Spiker, and more than 100 others, came to the event -- billed as the "Duel in the Pool" -- to thank Armstrong and cheer on Eggers.

"Mary's a maniac," said Paige Durham, 21, a cancer survivor active with the Rochester program. "She just beats to her own drum and when she sees an opportunity she takes it."

Eggers, who donned a boxer's robe before slipping into the pool, came to win.

"Her level of seriousness was a lot higher than his," said Mary's father, Jerry Workman. "He's a great guy for doing it and a good sport. He recognizes what this is all about."

After the race, Armstrong and Eggers stepped onto the winner's stand, where they continued their good-natured ribbing.

"It feels good," Eggers said. "I think I'm the first woman athlete to beat Lance Armstrong."

Armstrong said he has never competed in this type of race, and marveled at how social media was used to arrange the unlikely duel.

"It's a bummer to get 'chicked' by Mary," Armstrong said.

Spiker presented them both with trophies featuring yellow ducks in swim trunks. Armstrong then shook hands with the teens and posed for pictures, before going off to another private gathering.

At night, Armstrong spoke in Alumni Arena before 4,500 people, who gave him a standing ovation.

In 1996, Armstrong was diagnosed with advanced testicular cancer, which had spread to his lungs and brain. After beating the disease, he went on to win the Tour de France seven times.
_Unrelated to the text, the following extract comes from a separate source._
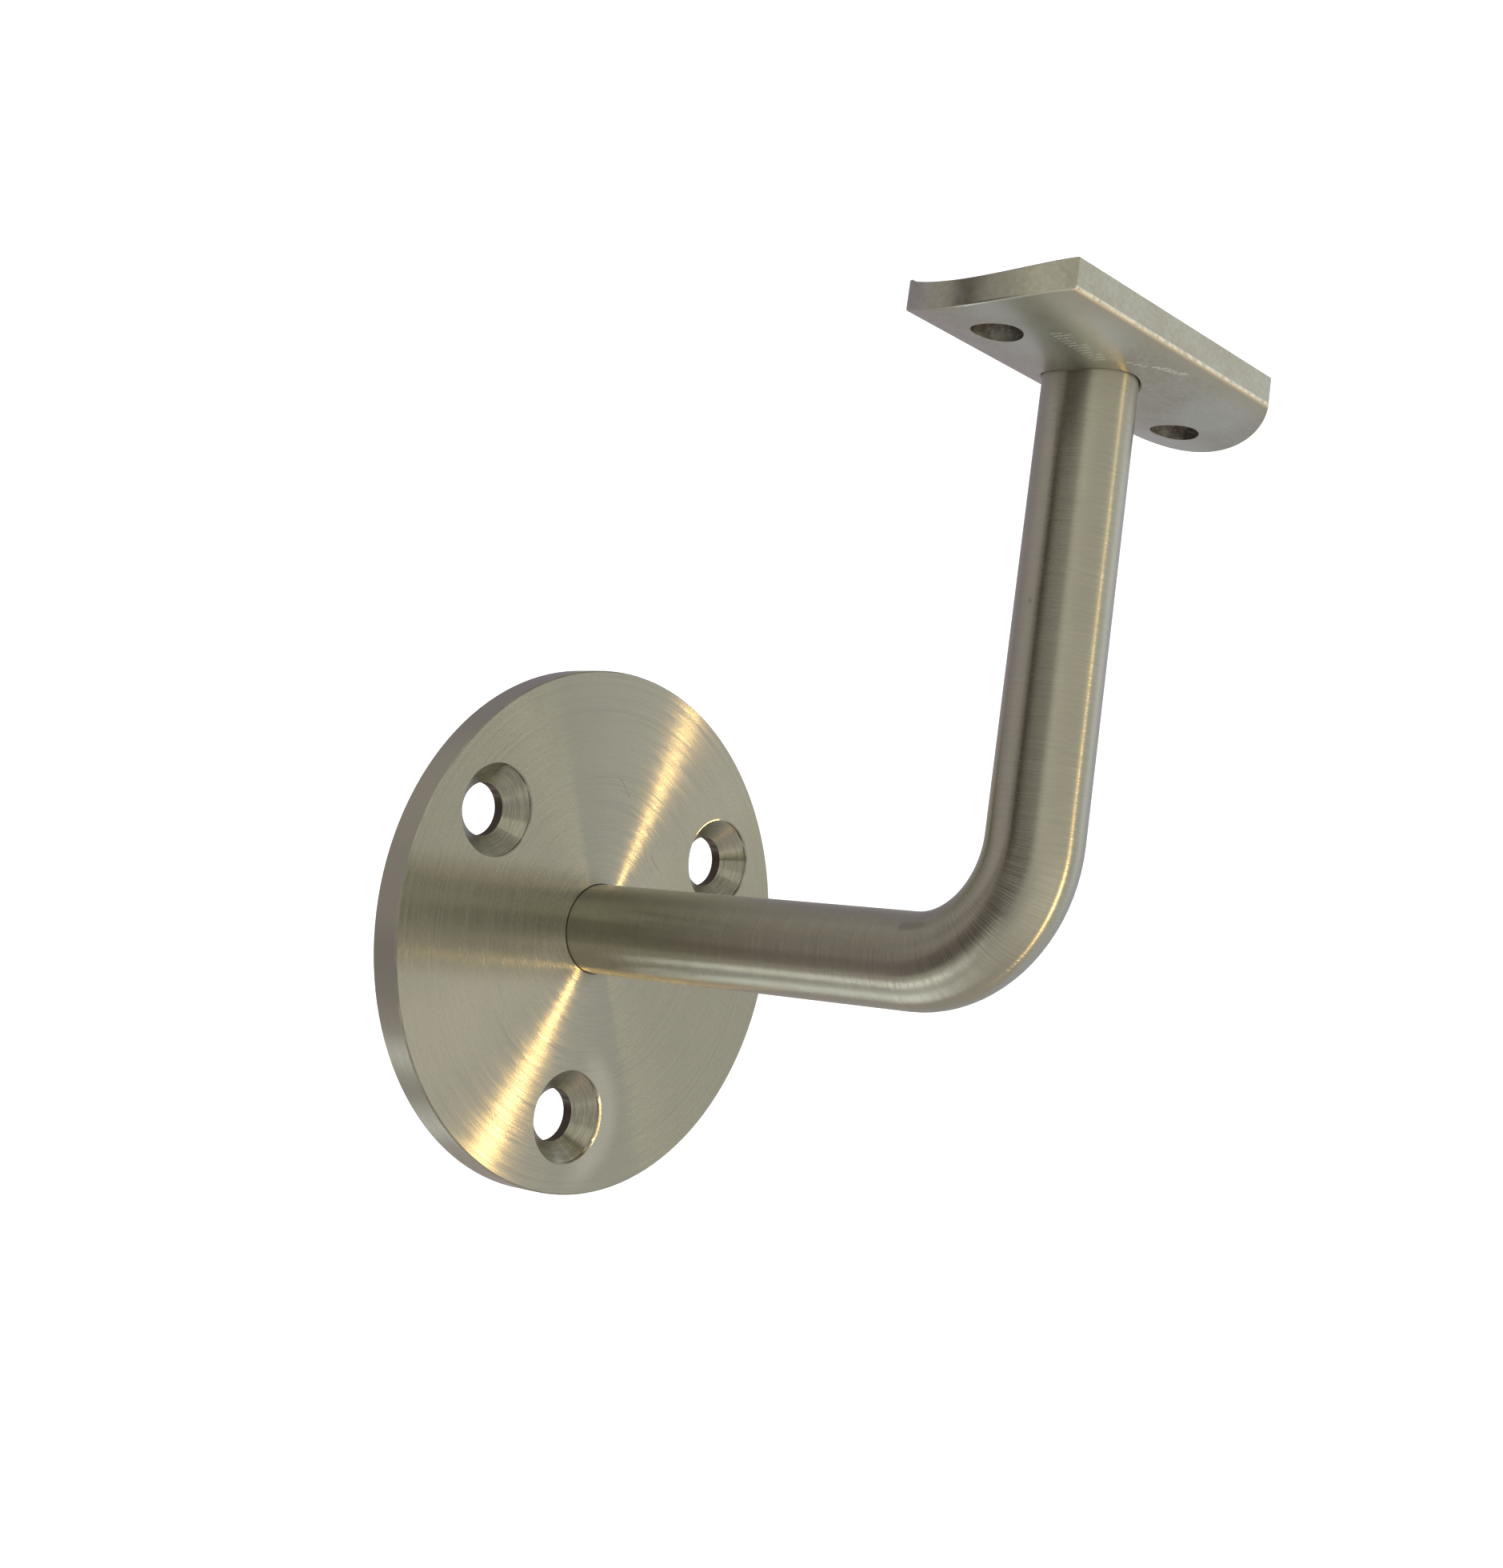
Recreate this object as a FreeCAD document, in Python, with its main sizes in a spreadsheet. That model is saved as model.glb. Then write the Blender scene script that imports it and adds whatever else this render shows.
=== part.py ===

He created the Lance Armstrong Foundation to help people struggling with cancer.

He talked about how his illness brought out the best in him.

"It took a good athlete with a good work ethic and made him better," Armstrong said. "That being said, I don't want to do it again."

Armstrong talked about how he had never been to Buffalo, how nice it was and how the highlight of his day was because of Eggers.

So far, the Duel in the Pool raised $51,000.

And as for Eggers, she was asked who she will be tweeting out a challenge to next.

"I'm going to hold off," she said with a smile.